ON the cycle ride home after interviewing Geoff Hoon, it occurred to me why governments make so many mistakes.

And my realisation also explained why this particular Government is, to borrow Cherie's image, dropping balls all over the place, from hospital wards to wars, from public sector pay to prisons.

The problem can be reduced to a simple formula: the greater your power over ordinary people's lives, the less ordinary your own life becomes.

Thus the impotent backbench MP who devotes his time to the interests of his constituents usually retains some grasp of reality; and your Cabinet minister is crowned king of Cloud Cuckoo Land, London SW1.

As I pedalled through suburbia, Mr Hoon was probably being whisked to his next Very Important Meeting, attended by a scale of fuss that would make Michael Jackson blush (if that's physiologically possible).

What a cavalcade. Police cars, marked and unmarked; dozens of Special Branch types in X-Files overcoats; sniffer dogs and their handlers.

Walmgate was swarming with bobbies: all the drug-users must have thought they were on a really bad trip.

We can only assume all this was made necessary by a specific threat to the Defence Secretary. He has been to the region before without such ostentatious security. Needless to say, Mr Hoon bore the burden of his own private army as if he were born to it.

The real eye-opener was the number of people he brought with him to the interview. It was standing room only. Alongside Mr Hoon and Hugh Bayley, there were 13 others in the party.

Goodness knows who they all were. We can hazard a guess at media adviser, political adviser and bodyguard (poised to interject himself if I lunged at the minister with my retractable pencil). But what about the rest? Colour coordinator? Feng shui specialist? Personal chef?

All we can know for sure is that they will live in or around London and earn considerably more than, say, a firefighter or Gulf-bound soldier.

This sort of film star treatment insulates Cabinet ministers from the outside world. You travel via chauffeur-driven car or first class plane cabin. Your team is always on hand to do your bidding, laugh at your jokes and nod vigorously when you speak.

But that leaves Cabinet ministers without an idea of what it might mean to wait for an unreliable bus in the rain. Or to make ends meet on a care assistant's salary. Or to wait for months for hospital treatment. Or to live in fear of burglars.

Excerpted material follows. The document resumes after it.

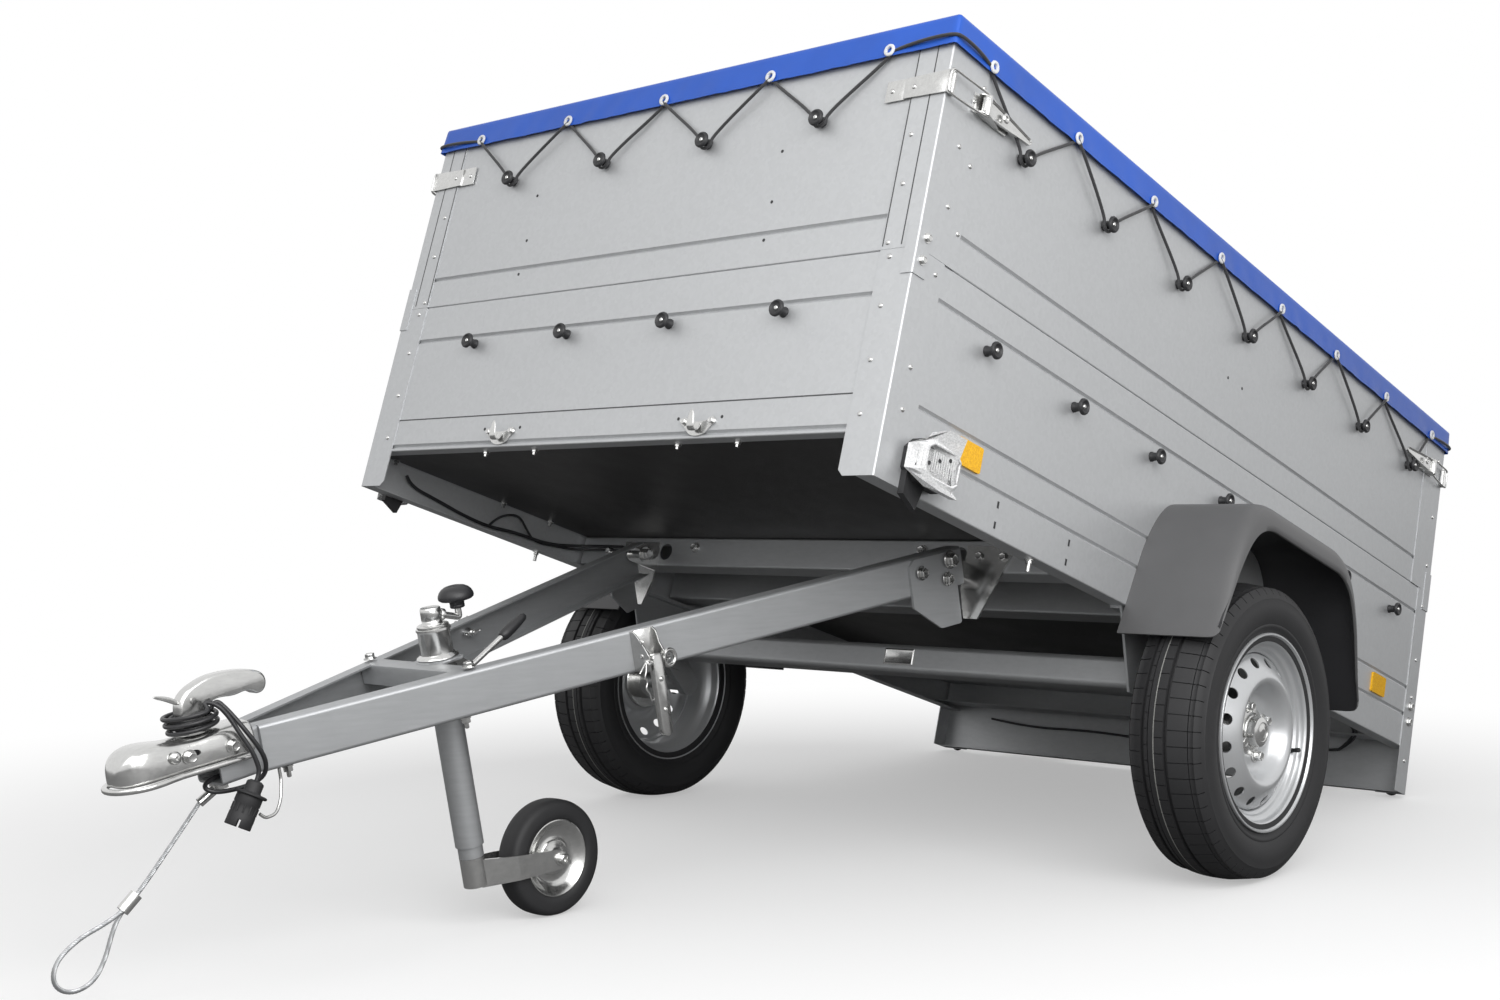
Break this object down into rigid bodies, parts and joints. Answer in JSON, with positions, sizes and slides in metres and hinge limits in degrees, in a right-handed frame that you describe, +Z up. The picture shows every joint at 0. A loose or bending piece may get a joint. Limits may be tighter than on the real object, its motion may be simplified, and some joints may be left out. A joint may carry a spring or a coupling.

Instead they rely on their entourage of highly-paid advisers to tell them what real life is like. That's how they know firefighters are shirkers, people don't want burglars to go to jail, rappers are responsible for all gun crime and a pint of milk costs 11p.

So mistake follows blunder follows cock-up and transport, schools and hospitals get no better. This Government is particularly adept at making a hash of things for two reasons.

It has massively increased the number of its advisers, ensuring ministers are ever more isolated from normality. And that has led to government by initiative: a new one weekly for schools, courts, hospitals and councils, making it impossible for those with a real job to do it properly.

The ministerial bubble is particularly opaque when it comes to national security. Briefed daily by the military, who have a vested interest in maximising any terror threat, Mr Hoon and Tony Blair have become the merchants of fear.

There are people ready to do us harm, as the ricin discovery reaffirms. There always have been. It's time our leaders stopped scaremongering and regained a sense of perspective.

Perhaps if ministers went on a bike ride it might make them gain a little perspective. It worked for me.